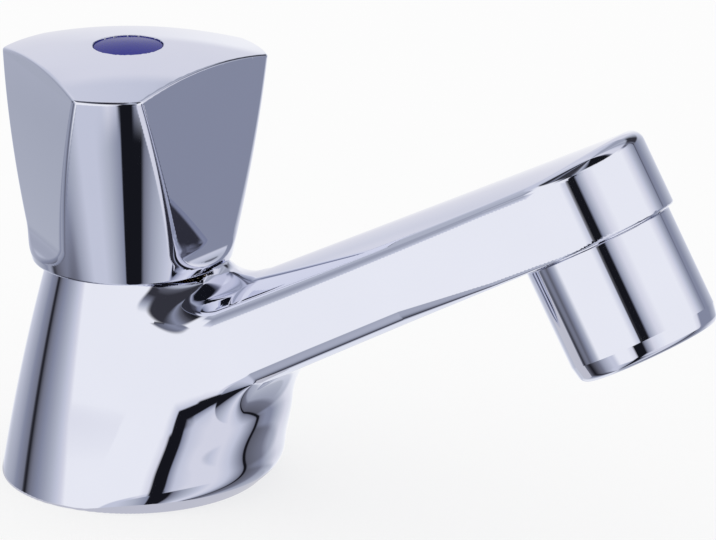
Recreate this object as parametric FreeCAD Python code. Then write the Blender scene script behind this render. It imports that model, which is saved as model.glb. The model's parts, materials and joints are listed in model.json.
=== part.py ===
import FreeCAD, Part
import math
import os

# Cold water pillar tap with a fixed spout, a three-lobed handle and a non-rising spindle headwork.
# Millimetres. The origin is where the valve axis meets the deck, +Z is up and the spout points along +X.

V = FreeCAD.Vector
ORIGIN = V(0, 0, 0)
UP = V(0, 0, 1)

# Clearances
running_clearance = 0.06
contact_gap = 0.05
seat_gap = 0.1

# Body casting: a cone at the back, with a front that leans out under the spout
base_radius = 25.0
body_mid_height = 21.5
body_mid_radius = 20.65
body_height = 42.4
neck_radius = 15.3
# The casting's outside is centred a little behind the valve axis
casting_set_back = 0.9
# Height of the round front's outline, how much smaller its radius is than the back's, and its forward shift.
# The rows above the neck only guide the saddle and are trimmed off.
front_rounds = (
    (0.0, 0.15, 0.7),
    (3.0, -0.05, 4.1),
    (8.0, -0.65, 6.1),
    (15.0, -1.3, 8.4),
    (20.0, -0.2, 11.3),
    (25.0, 1.6, 14.9),
    (30.0, 2.8, 16.6),
    (34.0, 2.6, 10.9),
    (38.0, 1.5, 4.0),
    (42.4, 0.6, 0.9),
    (48.0, 0.65, 0.9),
    (54.0, 0.65, 0.9),
)
front_sections = 17

# Spout: a crowned bar, whose underside runs on into the plane of the outlet seam
seam_x = 98.35
seam_z = 62.3
spout_tilt = 29.55
head_radius = 15.1
spout_side_height = 13.7
crown_at_head = 1.95
crown_growth = 0.044
spout_root = 100.0
root_half_width = 11.9
top_edge_radius = 1.3
low_edge_radius = 2.8
handle_sweep_radius = 19.5
junction_fillet = 5.0

# Waterway in the casting
inlet_chamber_radius = 7.5
seat_plate_bottom = 17.0
seat_plate_top = 19.8
seat_height = 21.0
seat_bore = 5.5
seat_rim = 1.5
valve_chamber_radius = 9.3
valve_chamber_top = 32.0
waterway_radius = 4.0
waterway_end_depth = 9.7
waterway_start_x = 8.0
waterway_start_z = 25.0
outlet_chamber_radius = 8.4
outlet_chamber_depth = 13.3

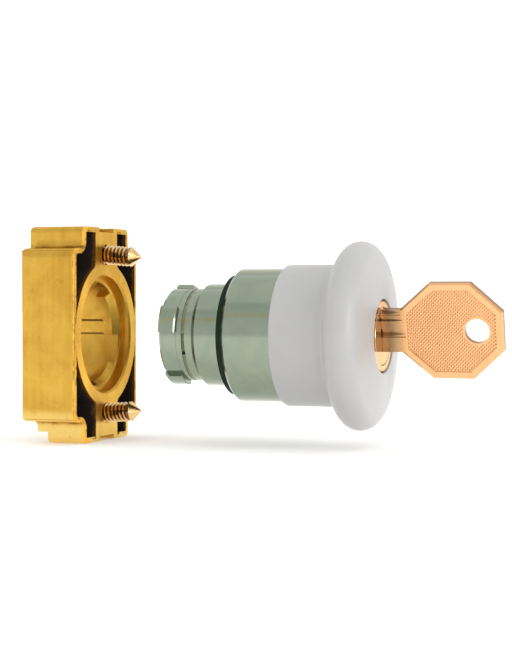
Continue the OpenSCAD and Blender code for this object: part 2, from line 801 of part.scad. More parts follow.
- - - - -
Copy down the whole of the data above, matching it exactly.

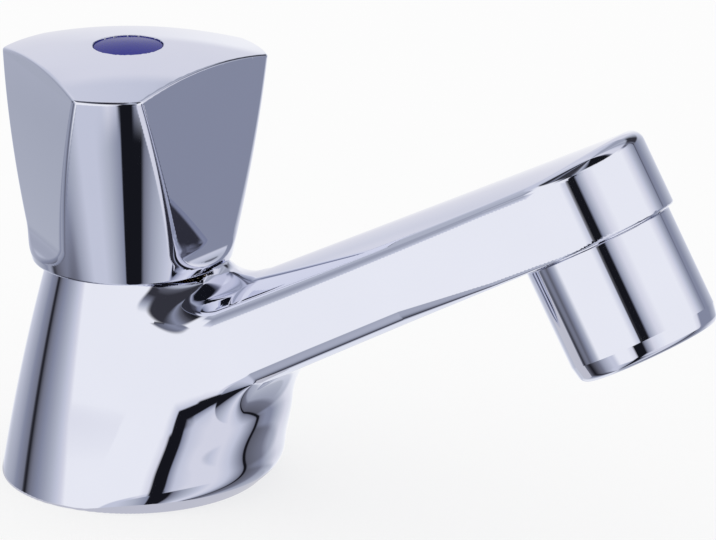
Recreate this object as parametric FreeCAD Python code. Then write the Blender scene script behind this render. It imports that model, which is saved as model.glb. The model's parts, materials and joints are listed in model.json.
=== part.py ===
import FreeCAD, Part
import math
import os

# Cold water pillar tap with a fixed spout, a three-lobed handle and a non-rising spindle headwork.
# Millimetres. The origin is where the valve axis meets the deck, +Z is up and the spout points along +X.

V = FreeCAD.Vector
ORIGIN = V(0, 0, 0)
UP = V(0, 0, 1)

# Clearances
running_clearance = 0.06
contact_gap = 0.05
seat_gap = 0.1

# Body casting: a cone at the back, with a front that leans out under the spout
base_radius = 25.0
body_mid_height = 21.5
body_mid_radius = 20.65
body_height = 42.4
neck_radius = 15.3
# The casting's outside is centred a little behind the valve axis
casting_set_back = 0.9
# Height of the round front's outline, how much smaller its radius is than the back's, and its forward shift.
# The rows above the neck only guide the saddle and are trimmed off.
front_rounds = (
    (0.0, 0.15, 0.7),
    (3.0, -0.05, 4.1),
    (8.0, -0.65, 6.1),
    (15.0, -1.3, 8.4),
    (20.0, -0.2, 11.3),
    (25.0, 1.6, 14.9),
    (30.0, 2.8, 16.6),
    (34.0, 2.6, 10.9),
    (38.0, 1.5, 4.0),
    (42.4, 0.6, 0.9),
    (48.0, 0.65, 0.9),
    (54.0, 0.65, 0.9),
)
front_sections = 17

# Spout: a crowned bar, whose underside runs on into the plane of the outlet seam
seam_x = 98.35
seam_z = 62.3
spout_tilt = 29.55
head_radius = 15.1
spout_side_height = 13.7
crown_at_head = 1.95
crown_growth = 0.044
spout_root = 100.0
root_half_width = 11.9
top_edge_radius = 1.3
low_edge_radius = 2.8
handle_sweep_radius = 19.5
junction_fillet = 5.0

# Waterway in the casting
inlet_chamber_radius = 7.5
seat_plate_bottom = 17.0
seat_plate_top = 19.8
seat_height = 21.0
seat_bore = 5.5
seat_rim = 1.5
valve_chamber_radius = 9.3
valve_chamber_top = 32.0
waterway_radius = 4.0
waterway_end_depth = 9.7
waterway_start_x = 8.0
waterway_start_z = 25.0
outlet_chamber_radius = 8.4
outlet_chamber_depth = 13.3

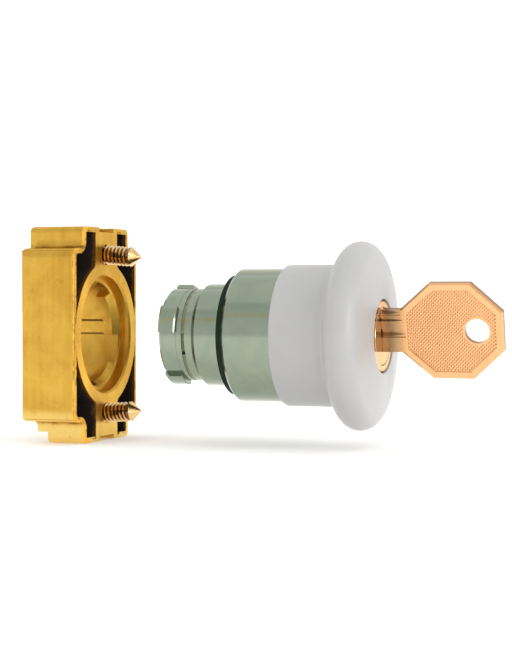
Continue the OpenSCAD and Blender code for this object: part 2, from line 801 of part.scad. More parts follow.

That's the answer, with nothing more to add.